I can remember being smacked across the left hand, which knocked the pencil from my hand, and being aggressively criticised for using the wrong hand, holding the pencil incorrectly and not being able to write my name. My memories are in flashes and evoke somewhat unsettling emotions of panic and despair.
I thought we went to school to learn?
I can also remember being told that I was far too naughty to go out to play in the afternoon with the rest of the children and being made to sit on a chair outside the staffroom as Mrs S. watched me. I was terrified and so upset. I can remember being really excited about growing up and being old enough to attend school, and things unravelling and going so wrong so quickly and it was all too much. I made a dash for it but S. caught me before I could get out of the building and make the short run home. She smacked me again and chastised me for being so disobedient
Years later when I was in my late teens this incident used to haunt me and I wanted to go and speak to the teacher, dominate her, and see how she felt. I decided not to and I am glad I didn’t.

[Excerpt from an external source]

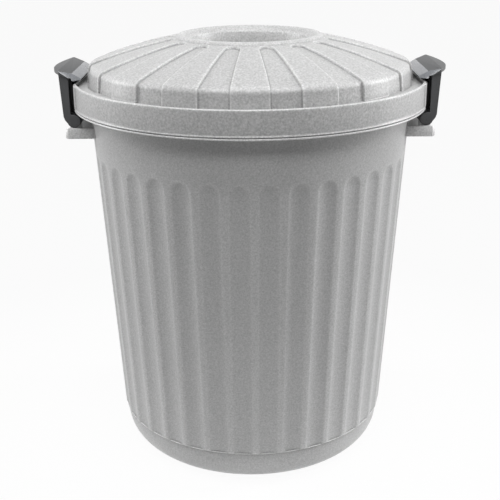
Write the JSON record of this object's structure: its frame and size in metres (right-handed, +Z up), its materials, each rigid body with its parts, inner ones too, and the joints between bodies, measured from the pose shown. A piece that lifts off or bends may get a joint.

We finished our lunch. Mum was too full for dessert, aside from a spoonful of my sticky toffee pudding. Dad had some bread and butter pudding. We chatted more about old memories and I connected on Facebook to one of Mum’s cousins whose new address she didn’t have. It was a lovely afternoon. I always enjoy my parent’s visits to Crouch End.
Did Mrs S. ever look back and realise she had acted so wrongly? I have no idea. However, at least there weren’t any long-lasting or adverse consequences, and I really enjoyed school. In fact, aside from the first few days, I would go back and do it all again at the drop of a hat.
The consequences on Philomena were substantially more severe and in fact incomparable. It’s really amazing sometimes how a really old and rarely thought of memory is triggered. As I reflected I am glad I didn’t confront my teacher, and like Philomena, maintained my dignity.